- [Problem]: Reproduce exactly the lines below, from the first through the one containing "PAPER_SHAFT_X = 0.0306", and nothing more.

- [Raw data]:
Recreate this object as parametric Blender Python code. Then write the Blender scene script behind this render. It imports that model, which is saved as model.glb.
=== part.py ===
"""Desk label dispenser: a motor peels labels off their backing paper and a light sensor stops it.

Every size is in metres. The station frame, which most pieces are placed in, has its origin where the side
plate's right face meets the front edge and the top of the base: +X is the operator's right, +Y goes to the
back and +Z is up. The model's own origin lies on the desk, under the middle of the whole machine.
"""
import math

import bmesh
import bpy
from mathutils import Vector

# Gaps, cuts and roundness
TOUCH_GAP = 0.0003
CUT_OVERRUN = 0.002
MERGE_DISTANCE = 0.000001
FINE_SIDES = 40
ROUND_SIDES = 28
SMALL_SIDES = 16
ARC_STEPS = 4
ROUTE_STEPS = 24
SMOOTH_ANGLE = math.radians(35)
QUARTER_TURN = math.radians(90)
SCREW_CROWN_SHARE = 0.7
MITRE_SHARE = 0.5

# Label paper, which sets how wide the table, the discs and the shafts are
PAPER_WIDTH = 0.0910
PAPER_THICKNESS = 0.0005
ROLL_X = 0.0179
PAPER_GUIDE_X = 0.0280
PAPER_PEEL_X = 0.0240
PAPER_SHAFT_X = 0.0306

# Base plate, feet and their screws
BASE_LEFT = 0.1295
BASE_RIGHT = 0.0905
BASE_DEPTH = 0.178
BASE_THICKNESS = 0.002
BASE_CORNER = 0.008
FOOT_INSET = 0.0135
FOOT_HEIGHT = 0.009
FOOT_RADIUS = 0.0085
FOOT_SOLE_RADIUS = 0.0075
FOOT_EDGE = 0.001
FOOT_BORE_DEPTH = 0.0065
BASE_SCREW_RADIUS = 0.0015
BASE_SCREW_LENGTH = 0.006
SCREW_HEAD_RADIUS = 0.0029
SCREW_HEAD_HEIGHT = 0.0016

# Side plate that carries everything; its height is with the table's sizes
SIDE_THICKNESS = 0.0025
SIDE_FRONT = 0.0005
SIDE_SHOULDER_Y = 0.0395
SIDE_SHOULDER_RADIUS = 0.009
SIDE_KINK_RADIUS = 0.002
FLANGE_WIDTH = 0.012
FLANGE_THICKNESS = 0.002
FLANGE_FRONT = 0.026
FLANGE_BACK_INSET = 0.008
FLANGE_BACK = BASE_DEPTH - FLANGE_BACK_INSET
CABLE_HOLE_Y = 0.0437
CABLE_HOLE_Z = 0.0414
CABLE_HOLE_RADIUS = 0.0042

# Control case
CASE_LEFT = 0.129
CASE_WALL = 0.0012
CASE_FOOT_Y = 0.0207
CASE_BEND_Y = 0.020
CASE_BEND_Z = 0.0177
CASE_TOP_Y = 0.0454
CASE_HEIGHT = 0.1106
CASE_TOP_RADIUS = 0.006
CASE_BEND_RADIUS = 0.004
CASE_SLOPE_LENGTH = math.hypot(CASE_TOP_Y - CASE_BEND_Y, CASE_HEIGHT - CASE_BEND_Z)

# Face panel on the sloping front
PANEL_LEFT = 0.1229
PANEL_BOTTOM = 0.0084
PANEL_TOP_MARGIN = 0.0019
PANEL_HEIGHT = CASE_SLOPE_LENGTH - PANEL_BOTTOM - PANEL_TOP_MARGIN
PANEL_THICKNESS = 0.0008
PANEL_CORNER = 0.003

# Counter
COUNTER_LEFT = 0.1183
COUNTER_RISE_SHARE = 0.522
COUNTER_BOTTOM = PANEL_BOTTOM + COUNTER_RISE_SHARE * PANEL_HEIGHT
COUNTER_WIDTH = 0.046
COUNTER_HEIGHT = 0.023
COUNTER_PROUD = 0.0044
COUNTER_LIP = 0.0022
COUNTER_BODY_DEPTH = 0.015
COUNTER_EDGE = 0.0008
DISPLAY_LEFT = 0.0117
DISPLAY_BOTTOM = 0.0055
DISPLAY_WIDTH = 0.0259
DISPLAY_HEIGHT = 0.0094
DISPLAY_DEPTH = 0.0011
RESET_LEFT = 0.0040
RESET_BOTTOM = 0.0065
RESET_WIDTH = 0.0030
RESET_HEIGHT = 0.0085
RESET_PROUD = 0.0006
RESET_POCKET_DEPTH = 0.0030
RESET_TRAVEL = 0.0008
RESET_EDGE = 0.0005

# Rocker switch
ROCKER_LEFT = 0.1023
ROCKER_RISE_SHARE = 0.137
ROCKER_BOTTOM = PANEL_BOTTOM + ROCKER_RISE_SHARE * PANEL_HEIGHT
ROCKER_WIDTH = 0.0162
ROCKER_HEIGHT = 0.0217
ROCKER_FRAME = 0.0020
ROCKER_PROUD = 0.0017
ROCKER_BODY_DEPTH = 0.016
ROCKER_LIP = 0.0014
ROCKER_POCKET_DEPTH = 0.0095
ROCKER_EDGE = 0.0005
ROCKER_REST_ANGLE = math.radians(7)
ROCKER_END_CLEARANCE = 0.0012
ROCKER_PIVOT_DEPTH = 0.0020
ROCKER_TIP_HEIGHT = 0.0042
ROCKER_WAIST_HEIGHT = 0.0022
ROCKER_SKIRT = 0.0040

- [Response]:
Recreate this object as parametric Blender Python code. Then write the Blender scene script behind this render. It imports that model, which is saved as model.glb.
=== part.py ===
"""Desk label dispenser: a motor peels labels off their backing paper and a light sensor stops it.

Every size is in metres. The station frame, which most pieces are placed in, has its origin where the side
plate's right face meets the front edge and the top of the base: +X is the operator's right, +Y goes to the
back and +Z is up. The model's own origin lies on the desk, under the middle of the whole machine.
"""
import math

import bmesh
import bpy
from mathutils import Vector

# Gaps, cuts and roundness
TOUCH_GAP = 0.0003
CUT_OVERRUN = 0.002
MERGE_DISTANCE = 0.000001
FINE_SIDES = 40
ROUND_SIDES = 28
SMALL_SIDES = 16
ARC_STEPS = 4
ROUTE_STEPS = 24
SMOOTH_ANGLE = math.radians(35)
QUARTER_TURN = math.radians(90)
SCREW_CROWN_SHARE = 0.7
MITRE_SHARE = 0.5

# Label paper, which sets how wide the table, the discs and the shafts are
PAPER_WIDTH = 0.0910
PAPER_THICKNESS = 0.0005
ROLL_X = 0.0179
PAPER_GUIDE_X = 0.0280
PAPER_PEEL_X = 0.0240
PAPER_SHAFT_X = 0.0306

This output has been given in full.